The cinematography uses color and shadows to capture current high school life and contemporary American suburbia. The common and switch to very wide shots allows the audience to find a broader perspective before the well-done and creative choice to include face-frontal camera angles gives the audience the opportunity to view the characters as a reflection of themselves.

Candor, an American actress adopted from Vietnam, plays Lara Jean, the half-Korean, half-white, 16-year-old girl with a quiet confidence and fantastic sense of style. It is maybe the first time that audiences get to see an Asian-American actress play the lead in a teenage romantic comedy, and Candor delivered a brilliant performance, often saying more through her facial expressions than with her words.

Opposite Candor, Noah Centineo is Peter Kavinsky, the handsomest of Lara Jean’s five crushes. Peter’s character is slightly more complex than the usual male love interest rom-com fans are used to and better: he is prideful and sensitive, sarcastic and sweet, and secure enough in his masculinity to sport a scrunchie as a bracelet. He is the new standard of what the hot, cool guy should be in high school.

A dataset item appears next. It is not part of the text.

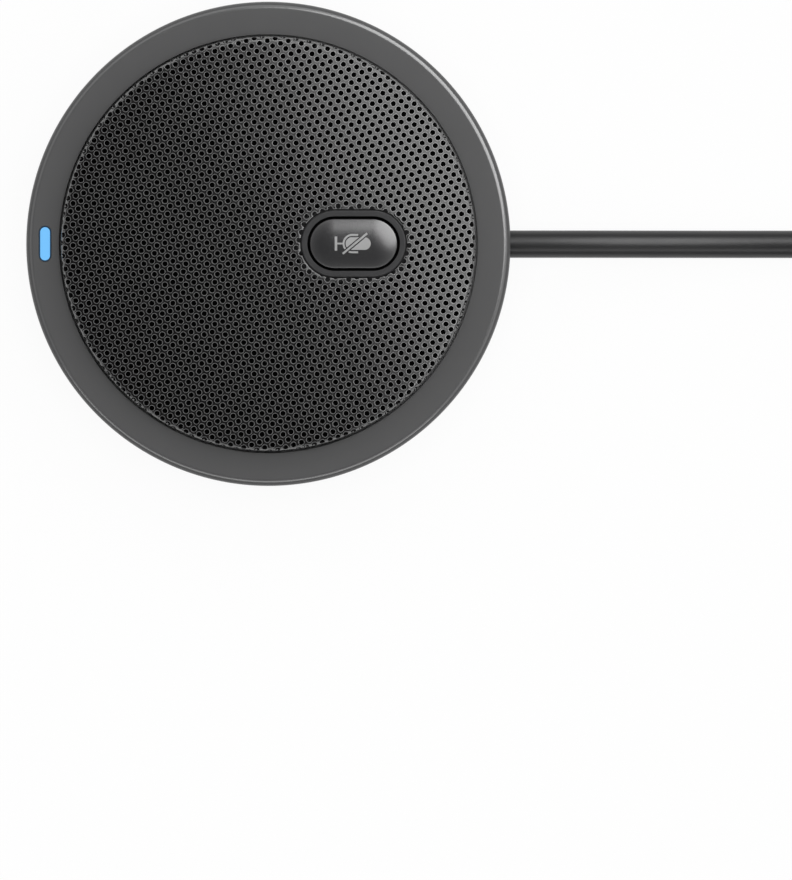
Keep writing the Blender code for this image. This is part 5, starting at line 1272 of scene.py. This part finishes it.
level = added(tree, "ShaderNodeMath", {0: lean.outputs["Value"], 1: 1.0}, "ADD")
scaled = {0: tent.outputs["Color"], "Scale": level.outputs[0]}
tent_colour = added(tree, "ShaderNodeVectorMath", scaled, "SCALE")
glow = added(tree, "ShaderNodeBackground", {"Color": tent_colour.outputs[0]})
white_sky = added(tree, "ShaderNodeBackground", {"Color": (1.0, 1.0, 1.0, 1.0)})
camera_ray = tree.nodes.new("ShaderNodeLightPath").outputs["Is Camera Ray"]
skies = {0: camera_ray, 1: glow.outputs[0], 2: white_sky.outputs[0]}
sky = added(tree, "ShaderNodeMixShader", skies)
added(tree, "ShaderNodeOutputWorld", {"Surface": sky.outputs[0]})
print("The tent's light has", len(TENT), "steps from below to overhead")

# %% [markdown]
# Four soft boxes stand in the tent, each with one task, as in a product photographer's studio. One
# overhead lights the colours evenly and shows in no reflection. The other three show only in
# reflections. A bright one draws the highlights on the cap and along the ring, and a low one in
# front draws a second, weaker highlight on the ring, the cap and the cord. A near one is flagged
# off everything but the grille, and its edge makes the light run across the sheet from one side.


# %% Set up the soft boxes
def soft_box(name, place, size, power, aim=None, turn=0.0):
    """A rectangular soft light that looks at a point, or straight down and turned by an angle."""
    data = bpy.data.lights.new(name, "AREA")
    data.shape = "RECTANGLE"
    data.size, data.size_y = size
    data.energy = power
    lamp = in_scene(name, data)
    lamp.location = place
    lamp.rotation_euler = (0.0, 0.0, turn)
    if aim:
        lamp.rotation_euler = (Vector(aim) - Vector(place)).to_track_quat("-Z", "Y").to_euler()
    lamp.visible_camera = False
    return lamp


def flag(lamp, pieces, state):
    """Keeps a light off some pieces, or on them alone."""
    group = bpy.data.collections.new(lamp.name + "_flag")
    lamp.light_linking.receiver_collection = group
    for piece in pieces:
        group.objects.link(piece)
    for entry in group.collection_objects:
        entry.light_linking.link_state = state


BODY_TOP = (0.0, 0.0, RING_TOP)
overhead = soft_box("overhead", (0.04, 0.02, 1.20), (0.8, 0.8), 8.1, aim=BODY_TOP)
overhead.visible_glossy = False
bright = soft_box("bright", (0.281, 0.236, 0.502), (0.52, 0.45), 3.43, aim=BODY_TOP)
low = soft_box("low", (-0.05, -0.48, 0.37), (1.2, 0.16), 1.3, aim=BODY_TOP)
near = soft_box("near", (0.1305, 0.0608, 0.22), (0.25, 0.36), 1.08, turn=math.radians(25))
for lamp, state in ((bright, "EXCLUDE"), (low, "EXCLUDE"), (near, "INCLUDE")):
    lamp.visible_diffuse = False
    flag(lamp, (grille_face, grille_edge), state)
print("Soft boxes:", [lamp.name for lamp in (overhead, bright, low, near)])

# %% [markdown]
# ## The view
# Last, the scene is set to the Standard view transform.

bpy.context.scene.view_settings.view_transform = "Standard"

Centineo and Candor have a harmonious on-screen chemistry that causes the audience to cheer for the success of their relationship. The choice to select almost unknown actors for this movie enabled the characters to take on lives of their own. Lara Jean and Peter’s story will not die in the shadows of two big, Hollywood names; instead, they will have their own legacy.
Scoring a 94% on Rotten Tomatoes, not only is this film a win for Asian-Americans, but for women in the entertainment industry as well. Sofia Alvarez wrote the screenplay, and Susan Johnson directed this funny, dramatic, romantic movie that possesses the essence of a movie that will stand the test of time. It brings back the magic of John Hughes and the beginning of the rom-com genre in the 80s as the characters pay homage to “Sixteen Candles” (1984) and compare Peter to old Hollywood romance actors like James Dean; however, “To All the Boys I’ve Loved Before” establishes itself as the new classic romantic comedy in a new era of diversity for the latest generation.